* TASK TO CARRY OUT: Output the lines that follow exactly as they are.

* DATA EXTRACT:
## Start

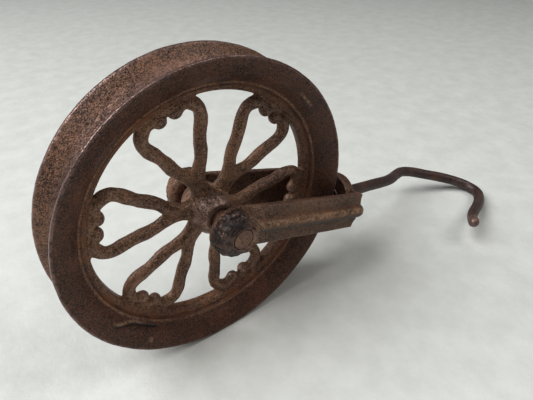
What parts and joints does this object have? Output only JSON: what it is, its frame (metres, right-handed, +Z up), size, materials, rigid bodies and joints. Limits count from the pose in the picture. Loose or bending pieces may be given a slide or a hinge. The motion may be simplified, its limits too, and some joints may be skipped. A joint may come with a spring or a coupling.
{
  "type": "rope pulley with swivel hook",
  "caption": "Antique cast iron rope pulley: a deep-grooved wheel with lyre-shaped spokes on a pin in a U-shaped yoke, with a swivelling hook in the yoke's crown.",
  "frame": {"origin": "on the floor that the pulley stands on, under the middle of its box", "axes": "+X from the wheel towards the hook, +Y along the axle away from the side that shows the pin's ochre-ribbed leg, +Z up"},
  "size_m": [0.6066, 0.1612, 0.3],
  "materials": {
    "wheel_casting": "rusty brown sand-cast iron, pitted, worn darker and smoother on edges and in the groove",
    "yoke_casting": "rusty brown sand-cast iron with an ochre worn rib and a black greasy patch on the ear",
    "pin_steel": "rusty bar end, turned smooth and lightly scratched",
    "hook_iron": "dark brown forged bar with a slight purple sheen"
  },
  "bodies": {
    "yoke": {"near_leg": "yoke_casting", "far_leg": "yoke_casting", "near_ear_boss": "yoke_casting", "far_ear_boss": "yoke_casting", "crown": "yoke_casting", "axle_pin": "pin_steel"},
    "wheel": {"groove_ring": "wheel_casting", "near_flange": "wheel_casting", "far_flange": "wheel_casting", "wheel_hub": "wheel_casting", "spoke_1_left_arm": "wheel_casting", "spoke_1_right_arm": "wheel_casting", "spoke_2_left_arm": "wheel_casting", "spoke_2_right_arm": "wheel_casting", "spoke_3_left_arm": "wheel_casting", "spoke_3_right_arm": "wheel_casting", "spoke_4_left_arm": "wheel_casting", "spoke_4_right_arm": "wheel_casting", "spoke_5_left_arm": "wheel_casting", "spoke_5_right_arm": "wheel_casting", "spoke_6_left_arm": "wheel_casting", "spoke_6_right_arm": "wheel_casting"},
    "hook": {"hook_rod": "hook_iron", "swivel_washer": "hook_iron", "rivet_head": "hook_iron"}
  },
  "joints": [
    {"name": "wheel_spin", "type": "hinge", "parent": "yoke", "child": "wheel", "pos_m": [-0.15327, 0.02785, 0.15], "axis": [0, 1, 0], "continuous": true},
    {"name": "hook_swivel", "type": "hinge", "parent": "yoke", "child": "hook", "pos_m": [0.01332, 0.02345, 0.09638], "axis": [0.9544, 0.1219, -0.2726], "continuous": true}
  ]
}
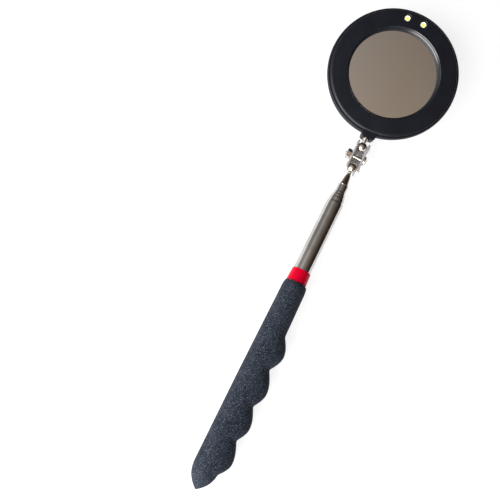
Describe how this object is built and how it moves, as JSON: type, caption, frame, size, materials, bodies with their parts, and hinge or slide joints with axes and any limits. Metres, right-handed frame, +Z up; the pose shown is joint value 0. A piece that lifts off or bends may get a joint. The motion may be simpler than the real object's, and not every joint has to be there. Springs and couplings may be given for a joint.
{
  "type": "telescoping inspection mirror",
  "caption": "Round lit mirror head on a double ball knuckle at the end of a five-stage telescopic chrome shaft with a rubber finger grip.",
  "frame": {"origin": "centre of the footprint, on the surface that the tool lies on (grip and the head's near edge touch it)", "axes": "+Y along the shaft from the grip to the head, +Z up, the way the mirror looks, +X to the finger bumps' side"},
  "size_m": [0.0748, 0.2834, 0.0245],
  "materials": {
    "grip": "matte dark blue-grey rubber with a fine leathery grain",
    "collar": "glossy red",
    "tube": "bright chrome plate",
    "bush": "bare phosphor bronze strip",
    "knuckle_sheet": "nickel-plated pressed sheet, satin",
    "bright_parts": "polished nickel",
    "shell": "satin blue-black moulded plastic",
    "glass_mirror": "silvered glass",
    "lamp": "clear yellowish lamp lens",
    "board": "green circuit board",
    "pad": "white foam",
    "inner_plastic": "dark grey moulded plastic",
    "small_steel": "plated steel"
  },
  "bodies": {
    "handle": {"grip": "grip", "red_collar": "collar", "tube_1": "tube", "end_plug": "inner_plastic"},
    "stage_2": {"tube_2": "tube", "bush_2": "bush"},
    "stage_3": {"tube_3": "tube", "bush_3": "bush"},
    "stage_4": {"tube_4": "tube", "bush_4": "bush"},
    "stage_5": {"tube_5": "tube", "bush_5": "bush"},
    "tip": {"tip_cone": "tube"},
    "lower_joint": {"lower_ball": "bright_parts"},
    "clip": {"clip": "knuckle_sheet", "clamp_screw": "bright_parts", "clamp_nut": "bright_parts"},
    "upper_joint": {"upper_ball": "bright_parts"},
    "stud": {"upper_stud": "bright_parts"},
    "head": {"bezel": "shell", "mirror": "glass_mirror", "mirror_pad": "pad", "led_1": "lamp", "led_2": "lamp", "circuit_board": "board", "switch_body": "small_steel", "battery_tray": "inner_plastic", "coin_cell_1": "small_steel", "coin_cell_2": "small_steel", "cell_contact_1": "bush", "cell_contact_2": "bush", "cell_link": "bush", "back_cover": "shell", "battery_door": "shell", "battery_door_screw": "small_steel", "cover_screw_1": "small_steel", "cover_screw_2": "small_steel", "cover_screw_3": "small_steel", "cover_screw_4": "small_steel"},
    "switch": {"switch_knob": "inner_plastic"}
  },
  "joints": [
    {"name": "stage_2_slide", "type": "slide", "parent": "handle", "child": "stage_2", "axis": [0, 1, 0], "range_m": [0, 0.14875]},
    {"name": "stage_3_slide", "type": "slide", "parent": "stage_2", "child": "stage_3", "axis": [0, 1, 0], "range_m": [0, 0.14875]},
    {"name": "stage_4_slide", "type": "slide", "parent": "stage_3", "child": "stage_4", "axis": [0, 1, 0], "range_m": [0, 0.14875]},
    {"name": "stage_5_slide", "type": "slide", "parent": "stage_4", "child": "stage_5", "axis": [0, 1, 0], "range_m": [0, 0.14875]},
    {"name": "tip_spin", "type": "hinge", "parent": "stage_5", "child": "tip", "pos_m": [0.0034, 0.02835, 0.0069], "axis": [0, 1, 0], "continuous": true},
    {"name": "lower_lean", "type": "hinge", "parent": "tip", "child": "lower_joint", "pos_m": [0.0034, 0.0467, 0.0069], "axis": [0, 0, 1], "range_deg": [-10, 10]},
    {"name": "lower_tilt", "type": "hinge", "parent": "lower_joint", "child": "clip", "pos_m": [0.0034, 0.0467, 0.0069], "axis": [1, 0, 0], "range_deg": [-60, 90]},
    {"name": "upper_tilt", "type": "hinge", "parent": "clip", "child": "upper_joint", "pos_m": [0.0034, 0.06045, 0.0069], "axis": [-1, 0, 0], "range_deg": [-90, 60]},
    {"name": "upper_lean", "type": "hinge", "parent": "upper_joint", "child": "stud", "pos_m": [0.0034, 0.06045, 0.0069], "axis": [0, -0.1874, 0.9823], "range_deg": [-12, 6]},
    {"name": "head_spin", "type": "hinge", "parent": "stud", "child": "head", "pos_m": [0.0034, 0.06045, 0.0069], "axis": [-0.075, 0.9795, 0.1869], "continuous": true},
    {"name": "switch_slide", "type": "slide", "parent": "head", "child": "switch", "axis": [0.9972, 0.0737, 0.014], "range_m": [0, 0.0025]}
  ]
}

## End

* RESULT OF THE TASK:
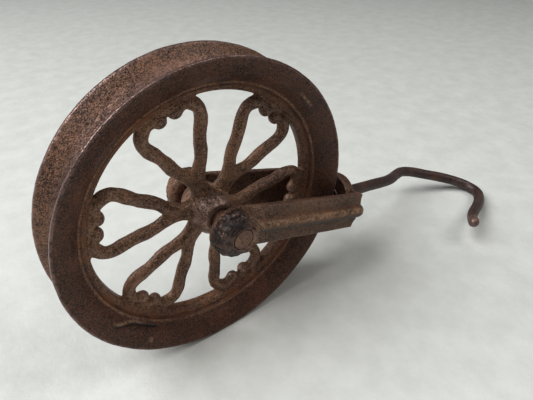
What parts and joints does this object have? Output only JSON: what it is, its frame (metres, right-handed, +Z up), size, materials, rigid bodies and joints. Limits count from the pose in the picture. Loose or bending pieces may be given a slide or a hinge. The motion may be simplified, its limits too, and some joints may be skipped. A joint may come with a spring or a coupling.
{
  "type": "rope pulley with swivel hook",
  "caption": "Antique cast iron rope pulley: a deep-grooved wheel with lyre-shaped spokes on a pin in a U-shaped yoke, with a swivelling hook in the yoke's crown.",
  "frame": {"origin": "on the floor that the pulley stands on, under the middle of its box", "axes": "+X from the wheel towards the hook, +Y along the axle away from the side that shows the pin's ochre-ribbed leg, +Z up"},
  "size_m": [0.6066, 0.1612, 0.3],
  "materials": {
    "wheel_casting": "rusty brown sand-cast iron, pitted, worn darker and smoother on edges and in the groove",
    "yoke_casting": "rusty brown sand-cast iron with an ochre worn rib and a black greasy patch on the ear",
    "pin_steel": "rusty bar end, turned smooth and lightly scratched",
    "hook_iron": "dark brown forged bar with a slight purple sheen"
  },
  "bodies": {
    "yoke": {"near_leg": "yoke_casting", "far_leg": "yoke_casting", "near_ear_boss": "yoke_casting", "far_ear_boss": "yoke_casting", "crown": "yoke_casting", "axle_pin": "pin_steel"},
    "wheel": {"groove_ring": "wheel_casting", "near_flange": "wheel_casting", "far_flange": "wheel_casting", "wheel_hub": "wheel_casting", "spoke_1_left_arm": "wheel_casting", "spoke_1_right_arm": "wheel_casting", "spoke_2_left_arm": "wheel_casting", "spoke_2_right_arm": "wheel_casting", "spoke_3_left_arm": "wheel_casting", "spoke_3_right_arm": "wheel_casting", "spoke_4_left_arm": "wheel_casting", "spoke_4_right_arm": "wheel_casting", "spoke_5_left_arm": "wheel_casting", "spoke_5_right_arm": "wheel_casting", "spoke_6_left_arm": "wheel_casting", "spoke_6_right_arm": "wheel_casting"},
    "hook": {"hook_rod": "hook_iron", "swivel_washer": "hook_iron", "rivet_head": "hook_iron"}
  },
  "joints": [
    {"name": "wheel_spin", "type": "hinge", "parent": "yoke", "child": "wheel", "pos_m": [-0.15327, 0.02785, 0.15], "axis": [0, 1, 0], "continuous": true},
    {"name": "hook_swivel", "type": "hinge", "parent": "yoke", "child": "hook", "pos_m": [0.01332, 0.02345, 0.09638], "axis": [0.9544, 0.1219, -0.2726], "continuous": true}
  ]
}
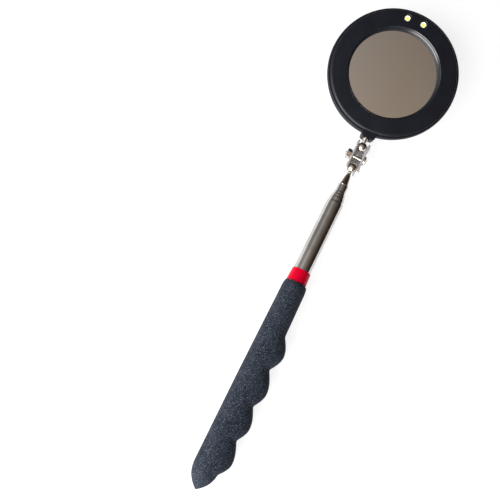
Describe how this object is built and how it moves, as JSON: type, caption, frame, size, materials, bodies with their parts, and hinge or slide joints with axes and any limits. Metres, right-handed frame, +Z up; the pose shown is joint value 0. A piece that lifts off or bends may get a joint. The motion may be simpler than the real object's, and not every joint has to be there. Springs and couplings may be given for a joint.
{
  "type": "telescoping inspection mirror",
  "caption": "Round lit mirror head on a double ball knuckle at the end of a five-stage telescopic chrome shaft with a rubber finger grip.",
  "frame": {"origin": "centre of the footprint, on the surface that the tool lies on (grip and the head's near edge touch it)", "axes": "+Y along the shaft from the grip to the head, +Z up, the way the mirror looks, +X to the finger bumps' side"},
  "size_m": [0.0748, 0.2834, 0.0245],
  "materials": {
    "grip": "matte dark blue-grey rubber with a fine leathery grain",
    "collar": "glossy red",
    "tube": "bright chrome plate",
    "bush": "bare phosphor bronze strip",
    "knuckle_sheet": "nickel-plated pressed sheet, satin",
    "bright_parts": "polished nickel",
    "shell": "satin blue-black moulded plastic",
    "glass_mirror": "silvered glass",
    "lamp": "clear yellowish lamp lens",
    "board": "green circuit board",
    "pad": "white foam",
    "inner_plastic": "dark grey moulded plastic",
    "small_steel": "plated steel"
  },
  "bodies": {
    "handle": {"grip": "grip", "red_collar": "collar", "tube_1": "tube", "end_plug": "inner_plastic"},
    "stage_2": {"tube_2": "tube", "bush_2": "bush"},
    "stage_3": {"tube_3": "tube", "bush_3": "bush"},
    "stage_4": {"tube_4": "tube", "bush_4": "bush"},
    "stage_5": {"tube_5": "tube", "bush_5": "bush"},
    "tip": {"tip_cone": "tube"},
    "lower_joint": {"lower_ball": "bright_parts"},
    "clip": {"clip": "knuckle_sheet", "clamp_screw": "bright_parts", "clamp_nut": "bright_parts"},
    "upper_joint": {"upper_ball": "bright_parts"},
    "stud": {"upper_stud": "bright_parts"},
    "head": {"bezel": "shell", "mirror": "glass_mirror", "mirror_pad": "pad", "led_1": "lamp", "led_2": "lamp", "circuit_board": "board", "switch_body": "small_steel", "battery_tray": "inner_plastic", "coin_cell_1": "small_steel", "coin_cell_2": "small_steel", "cell_contact_1": "bush", "cell_contact_2": "bush", "cell_link": "bush", "back_cover": "shell", "battery_door": "shell", "battery_door_screw": "small_steel", "cover_screw_1": "small_steel", "cover_screw_2": "small_steel", "cover_screw_3": "small_steel", "cover_screw_4": "small_steel"},
    "switch": {"switch_knob": "inner_plastic"}
  },
  "joints": [
    {"name": "stage_2_slide", "type": "slide", "parent": "handle", "child": "stage_2", "axis": [0, 1, 0], "range_m": [0, 0.14875]},
    {"name": "stage_3_slide", "type": "slide", "parent": "stage_2", "child": "stage_3", "axis": [0, 1, 0], "range_m": [0, 0.14875]},
    {"name": "stage_4_slide", "type": "slide", "parent": "stage_3", "child": "stage_4", "axis": [0, 1, 0], "range_m": [0, 0.14875]},
    {"name": "stage_5_slide", "type": "slide", "parent": "stage_4", "child": "stage_5", "axis": [0, 1, 0], "range_m": [0, 0.14875]},
    {"name": "tip_spin", "type": "hinge", "parent": "stage_5", "child": "tip", "pos_m": [0.0034, 0.02835, 0.0069], "axis": [0, 1, 0], "continuous": true},
    {"name": "lower_lean", "type": "hinge", "parent": "tip", "child": "lower_joint", "pos_m": [0.0034, 0.0467, 0.0069], "axis": [0, 0, 1], "range_deg": [-10, 10]},
    {"name": "lower_tilt", "type": "hinge", "parent": "lower_joint", "child": "clip", "pos_m": [0.0034, 0.0467, 0.0069], "axis": [1, 0, 0], "range_deg": [-60, 90]},
    {"name": "upper_tilt", "type": "hinge", "parent": "clip", "child": "upper_joint", "pos_m": [0.0034, 0.06045, 0.0069], "axis": [-1, 0, 0], "range_deg": [-90, 60]},
    {"name": "upper_lean", "type": "hinge", "parent": "upper_joint", "child": "stud", "pos_m": [0.0034, 0.06045, 0.0069], "axis": [0, -0.1874, 0.9823], "range_deg": [-12, 6]},
    {"name": "head_spin", "type": "hinge", "parent": "stud", "child": "head", "pos_m": [0.0034, 0.06045, 0.0069], "axis": [-0.075, 0.9795, 0.1869], "continuous": true},
    {"name": "switch_slide", "type": "slide", "parent": "head", "child": "switch", "axis": [0.9972, 0.0737, 0.014], "range_m": [0, 0.0025]}
  ]
}